Because so many industries use 3.7V batteries, they can be mass-produced at a low cost. That means:

Lower prices for consumers
Faster innovation cycles
Easier global sourcing
Faster compliance and testing

Changing the standard voltage now would disrupt the entire battery supply chain.

Part 10. Will the 3.7V standard stay forever?

That’s the big question.

As battery technology evolves, we’re starting to see new chemistries like solid-state, lithium-sulfur, and sodium-ion. These might operate at different voltages.

But for the next 5–10 years? The 3.7V battery is here to stay. It’s proven, it’s scalable, and it works.

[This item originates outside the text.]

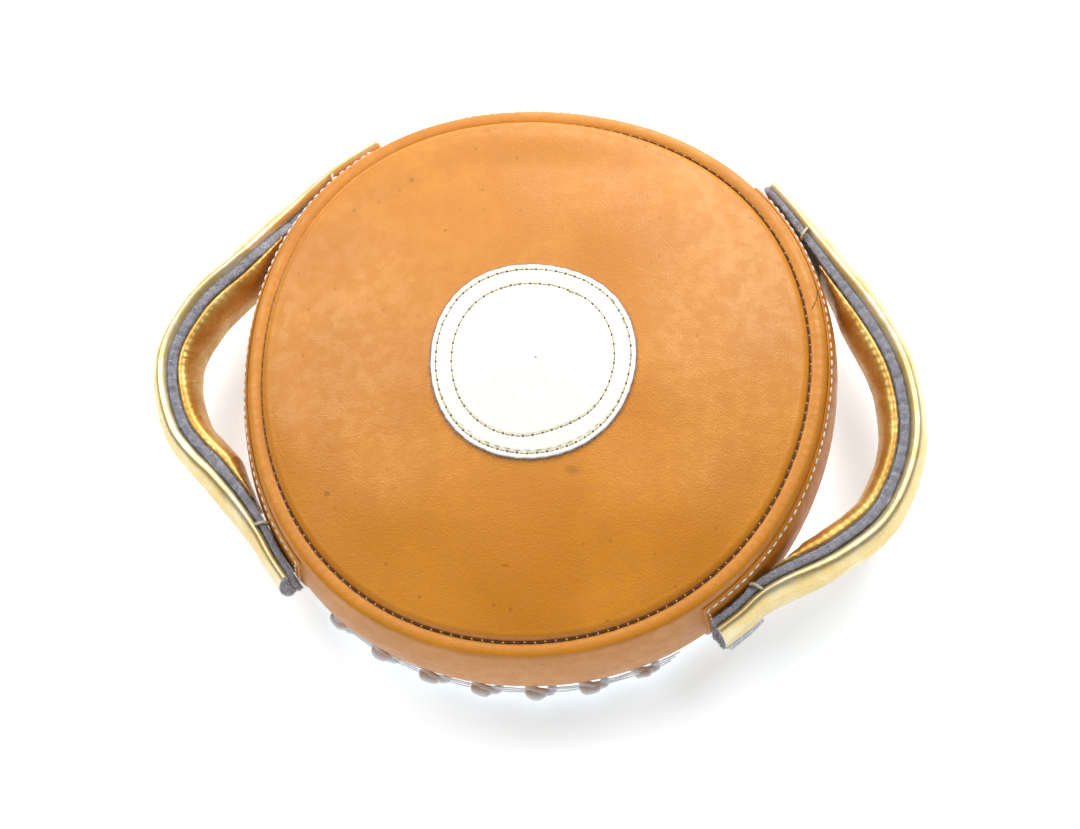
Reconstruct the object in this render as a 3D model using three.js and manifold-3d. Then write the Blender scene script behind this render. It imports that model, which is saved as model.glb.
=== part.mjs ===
// A round stuffed leather striking pad with a padded grip on each side, lying face up on its back.
// Millimetres, +Z up out of the face. The grips lie along X, and the laced edge faces -Y.

import * as THREE from "three";
import { mergeVertices } from "three/addons/utils/BufferGeometryUtils.js";
import Module from "manifold-3d";

const wasm = await Module();
wasm.setup();

// Clearance between pieces that are sewn together.
const GAP = 0.3;
const LEATHER = 3;
const TURN_STEPS = 60;
const STEP_ANGLE = 360 / TURN_STEPS;

// The wall: widest between foot and shoulder, with a rolled rim that turns down into the face seam.
const WALL_RADIUS = 190;
const WIDEST_HEIGHT = 40;
const FOOT_HEIGHT = 11;
const FOOT_RADIUS = 186;
const SHOULDER_HEIGHT = 85.4;
const SHOULDER_RADIUS = 180;
const RIM_RADIUS = 4.4;
const RIM_DEPTH = 9;
const RIM_STEPS = 4;
const OUTER_WALL_STEPS = 6;
const INNER_WALL_STEPS = 3;

// The face, a dome that turns down into the seam groove.
const SEAM_RADIUS = 171.6;
const FACE_EDGE_HEIGHT = 87;
const DOME_RISE = 17.5;
const DOME_POWER = 2.4;
const FACE_EDGE_ROUND = 3.6;
const FACE_EDGE_STEPS = 2;
const DOME_START_SHARE = 0.94;
const DOME_STEPS = 5;

// The back, flat in the middle and turned up to the foot of the wall.
const BACK_FLAT_RADIUS = 150;
const BACK_TURN_RADIUS = 168;
const BACK_EDGE_RADIUS = 186;
const BACK_EDGE_HEIGHT = 8;
const BACK_THICKNESS = 2.7;

const TARGET_RADIUS = 63.3;
const TARGET_OFFSET = 2.4;
const TARGET_THICKNESS = 1.5;
const TARGET_STEPS = 3;

// Patches sewn on the wall, given by their middle and half spread in degrees.
const PATCH_THICKNESS = 1.2;
const PATCH_ROWS = 5;
const HANDLE_PATCH_SPREAD = 48;
const HANDLE_PATCH_LOW = 16;
const HANDLE_PATCH_HIGH = 79;
const FAR_PATCH_MIDDLE = 90;
const FAR_PATCH_SPREAD = 24;
const FAR_PATCH_LOW = 20;
const FAR_PATCH_HIGH = 77;

// The laced edge.
const LACED_MIDDLE = -90;
const LACED_SPREAD = 36;
const LACE_MIDDLE = -92;
const STRIP_THICKNESS = 2.7;
const STRIP_LOW = 6;
const STRIP_HIGH = 13;
const LACE_WIDTH = 7;
const LACE_THICKNESS = 1.8;
const LACE_LOOPS = 7;
const LACE_PITCH = 10.3;
const LACE_SLANT = 1.6;
const LACE_HOLE_MARGIN = 0.5;
const LACE_STEPS_PER_LOOP = 10;

// The handles: a raw seam layer between an outer strap and an inner grip.
const HANDLE_LOW = 28;
const HANDLE_HIGH = 68;
const SEAM_LAYER_HALF = 2.7;
const SEAM_LAYER_PROUD = 2;
const PLY_GAP = 0.5;
const STRAP_DEPTH = 13.5;
const TAB_DEPTH = 5.6;
const TAB_STAND_OFF = 1.1;
const GRIP_DEPTH = 10.5;
const TAB_BEND_ANGLE = 37;
const TAB_END_ANGLE = 47.5;
const FAR_LEFT_END_ANGLE = 50.5;
const FAR_LEFT_DROP = 12;
const DROP_START = 55;
const DROP_END = 110;
const EDGE_THICKNESS = 1.2;
const STRAP_FULLNESS = 0.75;
const BOW_REACH = 22;
const PADDING_FULL_ANGLE = 25;
const GRIP_START_REACH = 3.5;
const GRIP_ROOM_SHARE = 0.8;
const TAB_EDGE_START = 0.9;
const TAB_EDGE_WIDTH = 6.5;
const TAB_EDGE_THICKNESS = 7.5;
const HANDLE_STEPS = 30;
const HANDLE_ROWS = 4;
const TAB_STEPS = 2;

// Where the middle of each handle runs between its bends, from the far side to the near side.
const BOW_RIGHT = [
  [172, 99],
  [202, 62],
  [224, 27],
  [233, -14],
  [222, -58],
  [196, -86],
];
const BOW_LEFT = [
  [-178, 86],
  [-200, 54],
  [-225, 21],
  [-236, -14],
  [-222, -55],
  [-192, -82],
];

const TAN = { color: 0xd58a38, roughness: 0.55, metalness: 0 };
const GOLD = { color: 0xd8b55e, roughness: 0.35, metalness: 0.6 };
const PALE_GOLD = { color: 0xefe6c0, roughness: 0.4, metalness: 0.4 };
const SILVER = { color: 0xdde1e6, roughness: 0.4, metalness: 0.3 };
const GREY_RAW = { color: 0x8b8896, roughness: 0.95, metalness: 0 };
const WHITE_LACE = { color: 0xe6e8ec, roughness: 0.8, metalness: 0 };

// The hand-sewn outline is a few millimetres out of round, with two, three and four low lobes.
const LOBES = [
  { count: 2, swell: 0.7, angle: 22 },
  { count: 3, swell: 2.4, angle: 24 },
  { count: 4, swell: 2, angle: -41 },
];

const radians = THREE.MathUtils.degToRad;

function outOfRound(angle) {
  return LOBES.reduce(
    (sum, lobe) => sum + lobe.swell * Math.cos(lobe.count * (angle - radians(lobe.angle))),
    0,
  );
}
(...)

We might see changes in premium or experimental products first. But for now, the 3.7V standard still leads the way.

Part 11. Final thoughts

So, why are most lithium batteries 3.7V? Because it works.

The voltage matches the chemistry. It balances safety with performance. It powers billions of devices efficiently. And it’s supported by a massive global ecosystem.

Sometimes in technology, the simplest answer is the best one. And in the case of 3.7V lithium batteries, that answer has stood strong for over 30 years.